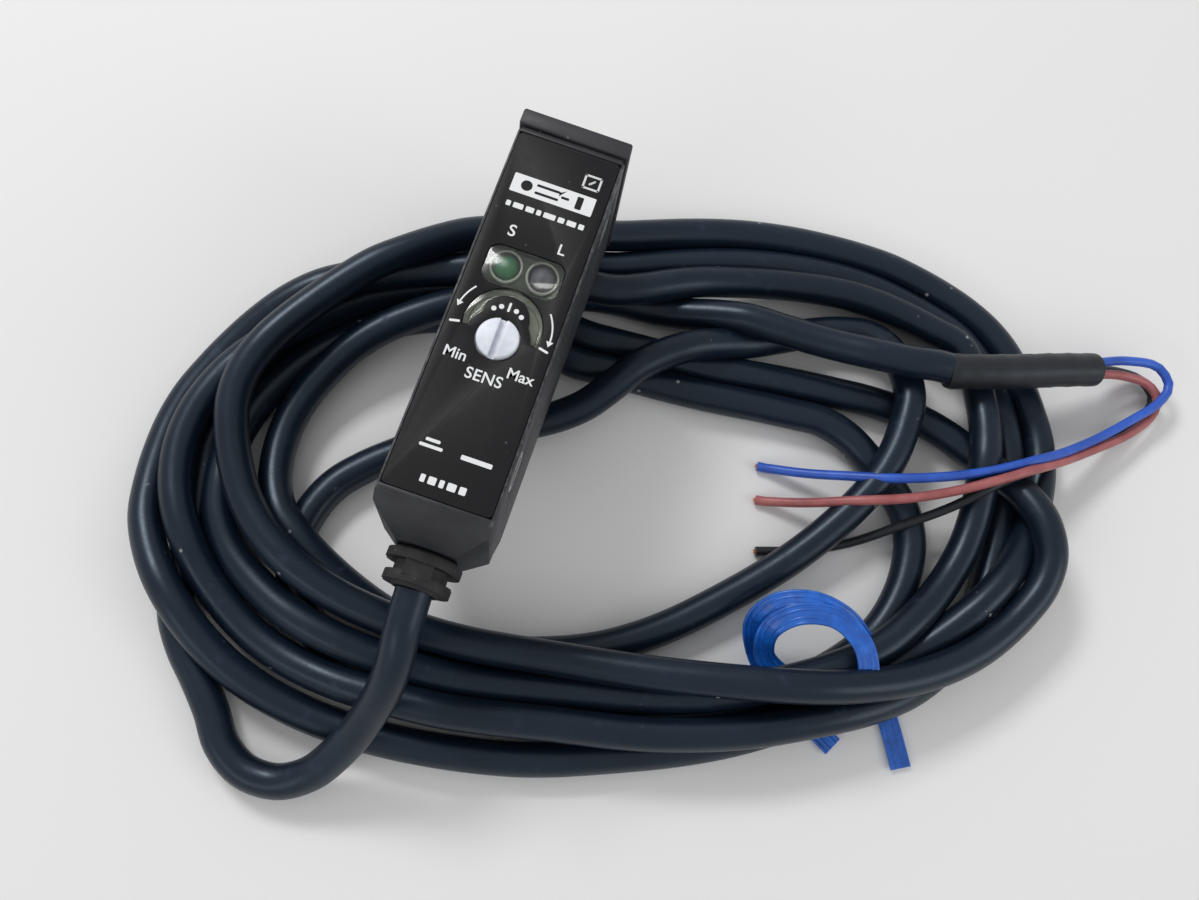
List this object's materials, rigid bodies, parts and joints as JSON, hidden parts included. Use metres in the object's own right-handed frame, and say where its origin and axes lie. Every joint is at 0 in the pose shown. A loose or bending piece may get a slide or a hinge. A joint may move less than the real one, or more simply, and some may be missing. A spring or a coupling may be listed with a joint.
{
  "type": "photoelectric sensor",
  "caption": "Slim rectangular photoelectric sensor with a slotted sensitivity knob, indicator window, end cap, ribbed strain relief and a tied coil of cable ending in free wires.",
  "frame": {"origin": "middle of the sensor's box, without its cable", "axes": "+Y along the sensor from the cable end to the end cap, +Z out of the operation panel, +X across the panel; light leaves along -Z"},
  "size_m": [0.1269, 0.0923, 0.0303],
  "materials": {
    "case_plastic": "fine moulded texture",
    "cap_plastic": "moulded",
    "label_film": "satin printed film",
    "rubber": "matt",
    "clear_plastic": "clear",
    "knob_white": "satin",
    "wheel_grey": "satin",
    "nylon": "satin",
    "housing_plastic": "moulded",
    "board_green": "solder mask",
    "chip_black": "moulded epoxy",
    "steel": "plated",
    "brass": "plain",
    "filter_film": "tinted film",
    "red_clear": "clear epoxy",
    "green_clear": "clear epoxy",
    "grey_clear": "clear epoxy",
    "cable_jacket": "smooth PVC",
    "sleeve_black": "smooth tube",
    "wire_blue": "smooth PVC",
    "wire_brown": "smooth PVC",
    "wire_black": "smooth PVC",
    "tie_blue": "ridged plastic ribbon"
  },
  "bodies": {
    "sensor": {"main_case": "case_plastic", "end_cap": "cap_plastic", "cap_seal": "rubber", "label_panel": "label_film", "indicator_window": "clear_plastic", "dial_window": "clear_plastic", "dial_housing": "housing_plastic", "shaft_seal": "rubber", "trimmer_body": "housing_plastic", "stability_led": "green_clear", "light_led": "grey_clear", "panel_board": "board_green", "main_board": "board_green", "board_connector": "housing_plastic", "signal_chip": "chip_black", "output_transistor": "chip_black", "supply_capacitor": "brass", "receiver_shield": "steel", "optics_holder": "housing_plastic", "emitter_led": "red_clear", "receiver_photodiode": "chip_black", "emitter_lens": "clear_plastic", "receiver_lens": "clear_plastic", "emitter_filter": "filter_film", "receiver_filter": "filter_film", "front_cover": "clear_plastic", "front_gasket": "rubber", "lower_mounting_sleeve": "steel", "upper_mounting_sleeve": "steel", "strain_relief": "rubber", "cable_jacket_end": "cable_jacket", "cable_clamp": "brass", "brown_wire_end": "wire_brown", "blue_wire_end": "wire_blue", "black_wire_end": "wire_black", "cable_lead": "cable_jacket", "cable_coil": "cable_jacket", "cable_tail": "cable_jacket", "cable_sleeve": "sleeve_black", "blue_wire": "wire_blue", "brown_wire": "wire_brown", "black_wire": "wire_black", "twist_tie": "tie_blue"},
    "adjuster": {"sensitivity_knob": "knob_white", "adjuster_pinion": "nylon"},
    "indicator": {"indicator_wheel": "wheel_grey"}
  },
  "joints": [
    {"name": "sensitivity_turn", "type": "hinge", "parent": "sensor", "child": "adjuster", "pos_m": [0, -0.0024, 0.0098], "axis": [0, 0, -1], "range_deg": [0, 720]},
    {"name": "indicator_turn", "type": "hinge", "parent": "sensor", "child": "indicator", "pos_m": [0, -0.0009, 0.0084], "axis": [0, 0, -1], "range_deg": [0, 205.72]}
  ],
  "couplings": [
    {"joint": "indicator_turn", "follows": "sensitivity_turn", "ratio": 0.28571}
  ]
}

•••

> [Problem]: Pull out every line containing "bodies".

> [Solution to this problem]:
List this object's materials, rigid bodies, parts and joints as JSON, hidden parts included. Use metres in the object's own right-handed frame, and say where its origin and axes lie. Every joint is at 0 in the pose shown. A loose or bending piece may get a slide or a hinge. A joint may move less than the real one, or more simply, and some may be missing. A spring or a coupling may be listed with a joint.
  "bodies": {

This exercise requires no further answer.